As a matter of fact, gamblers, like the elderly, are a vulnerable population who get defrauded for many reasons:
Gambling, especially when it becomes out of control, is considered socially unacceptable. Thus, gamblers often feel alone in their ordeal. Moreover, they try to hide their addiction and fear that their families, friends or employers will uncover their “misconduct.” Because of these fears, they are less likely to claim their rights or sue a casino or a gambling company.
Addicted gamblers are used to losing money. Hence, getting defrauded will not change their financial situation. They are more concerned about recovering losses by more gambling rather than suing the fraudsters.
The gambling and gaming industry seem to be less transparent than other sectors. Those companies give the impression that they are untouchable fortresses.
Defrauded gamblers seem to be abandoned victims. The following scenario demonstrates how difficult it can be for gamblers to claim their rights.

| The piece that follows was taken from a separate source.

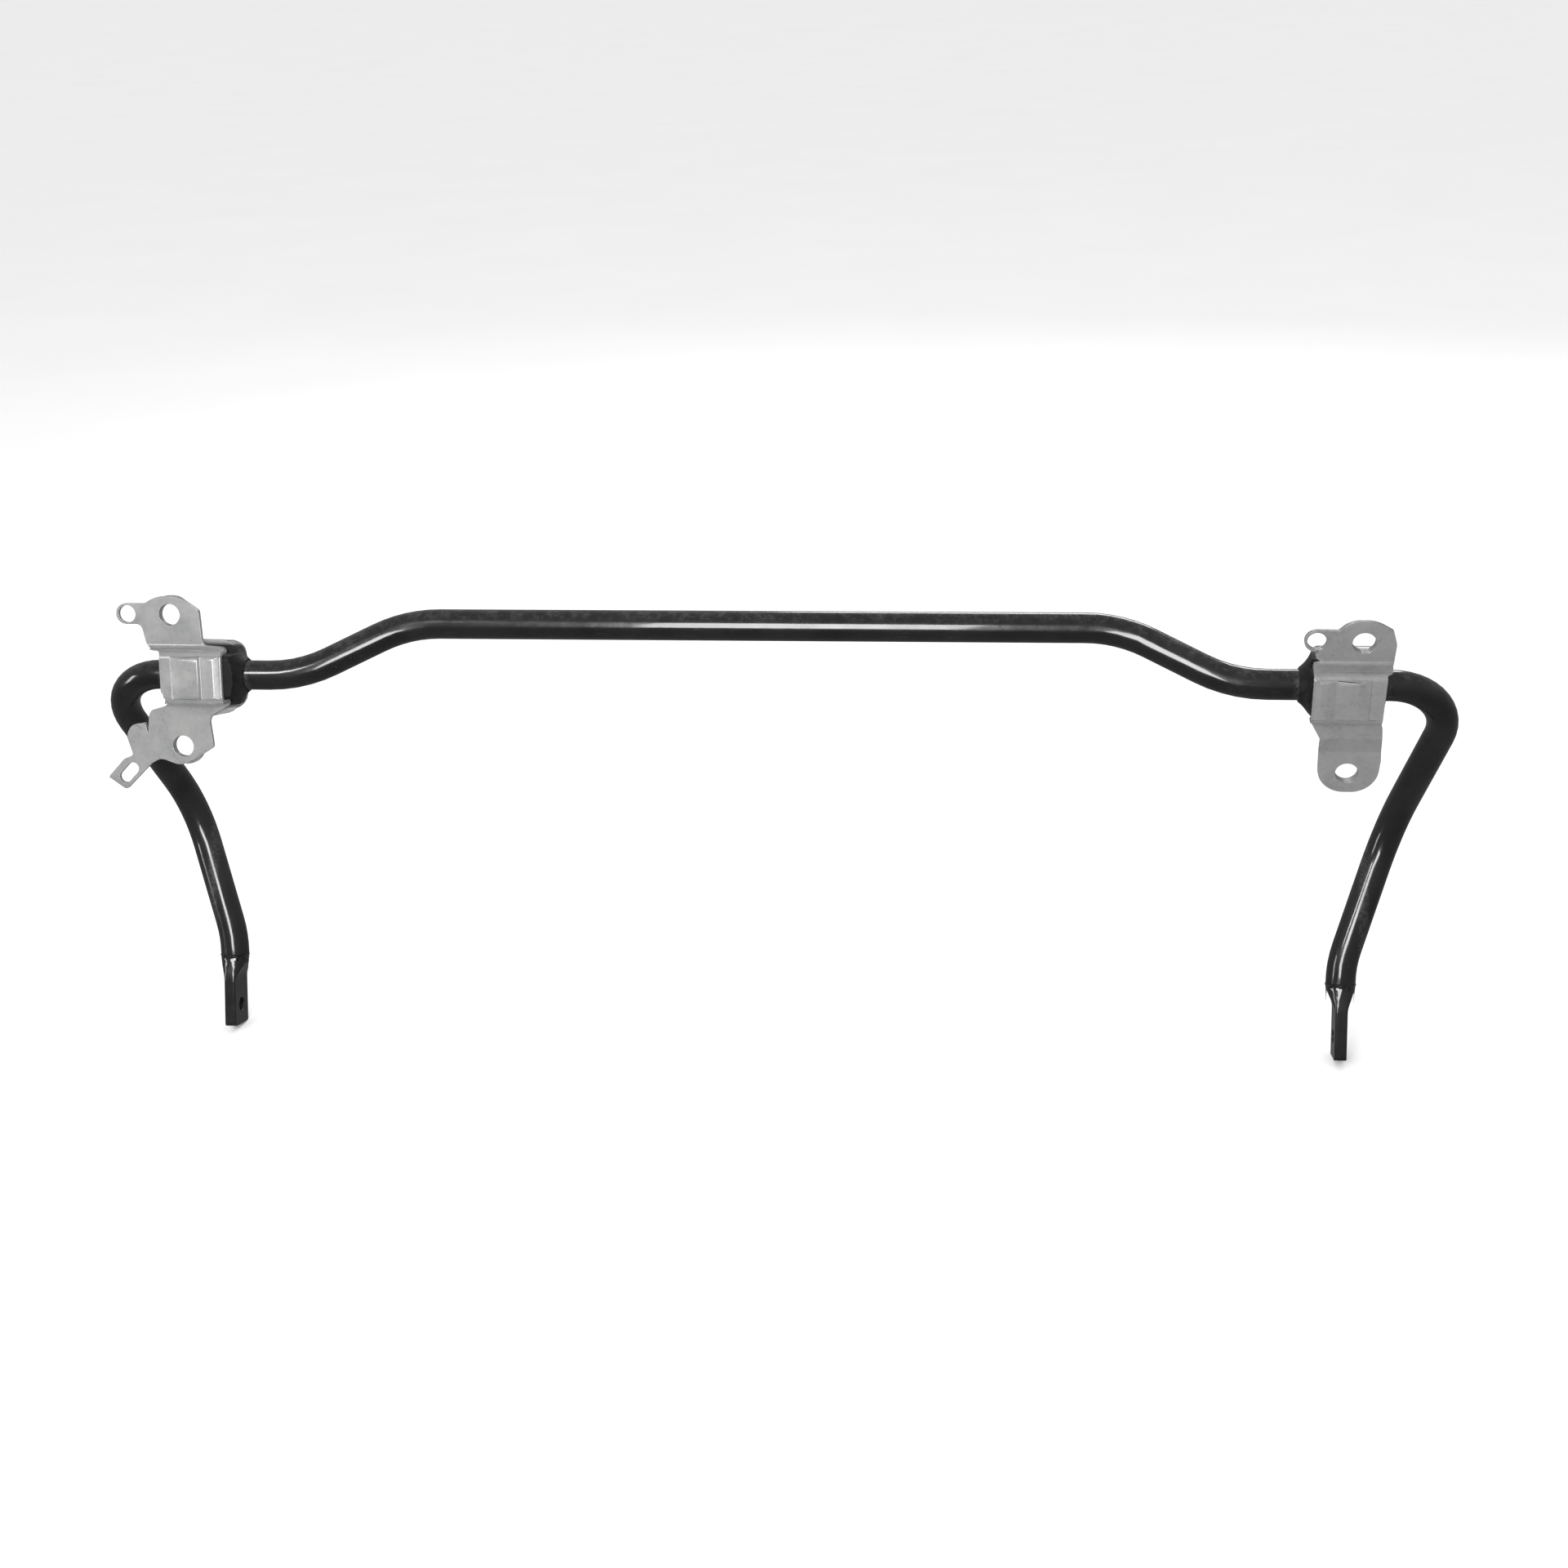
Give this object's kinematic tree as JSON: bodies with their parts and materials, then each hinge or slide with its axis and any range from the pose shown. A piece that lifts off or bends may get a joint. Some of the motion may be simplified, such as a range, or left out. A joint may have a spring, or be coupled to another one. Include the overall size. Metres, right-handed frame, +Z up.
{
  "type": "sway bar",
  "caption": "Bent round steel sway bar with forged flat link eyes, and on each side a rubber bush held in a ribbed pressed-steel bolt-on clamp.",
  "frame": {"origin": "middle of the bounding box's bottom face, under the ends of the link eyes", "axes": "+X along the bar towards its right end, +Y towards the rear plates, +Z up; at rest the left clamp is turned about the bar by 11.5 degrees so that its saddle looks up, and the right clamp by 11 degrees so that its saddle looks down"},
  "size_m": [0.9986, 0.089, 0.3573],
  "materials": {
    "bar_paint": "gloss black enamel over spring steel",
    "bush_rubber": "moulded black rubber",
    "bracket_steel": "satin zinc-plated pressed steel"
  },
  "bodies": {
    "bar": {"stabilizer_bar": "bar_paint"},
    "left_clamp": {"left_bush": "bush_rubber", "left_front_bracket": "bracket_steel", "left_rear_plate": "bracket_steel"},
    "right_clamp": {"right_bush": "bush_rubber", "right_front_bracket": "bracket_steel", "right_rear_plate": "bracket_steel"}
  },
  "joints": [
    {"name": "left_clamp_turn", "type": "hinge", "parent": "bar", "child": "left_clamp", "pos_m": [-0.4175, -0.0183, 0.29791], "axis": [1, 0, 0], "range_deg": [-80, 14]},
    {"name": "right_clamp_turn", "type": "hinge", "parent": "bar", "child": "right_clamp", "pos_m": [0.4175, -0.0183, 0.29791], "axis": [1, 0, 0], "range_deg": [-90, 90]}
  ]
}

“Y” is a public betting company specializing in sports betting. The rules governing the company’s betting games stipulate that a percentage of the total prize pool for each betting consent is allocated to a special account. Also, the prizes not claimed by the bettors are allocated to this account. The funds collected are redeployed in the prize pool of future betting contests as an “incentive jackpot.” An ad-hoc commission chaired by the company’s CEO decides when and how much to allocate to the upcoming consents. The decision is recorded in the meeting minutes.
The company “Y” is reluctant to communicate to its clients these decisions and what criteria are used in funds allocation. Furthermore, bettors know little about the amount of money feeding this mysterious account. When the company suddenly stops allocating “incentive jackpots” to betting consents for many weeks, bettors start to suspect something is wrong. Many bettors raise the issue by protesting on the company’s Facebook page. No response is given. Bettors seem to have accepted a fait accompli and believe there is nothing to do about it. In the absence of a reasonable explanation, they have every reason to think that they are being defrauded by the company and the money deducted from pot bets is gone.
Such issues and other similar cases would be adequately addressed and resolved if:
The regulation is more demanding regarding reporting transparency and bettors’ rights.
The Government Auditing Agencies are both independent and reactive to such issues.
The company’s Internal Audit Department is independent and effective.
The Board of Directors and the Audit Committee are functioning as intended.
There is an effective fraud prevention and detection program.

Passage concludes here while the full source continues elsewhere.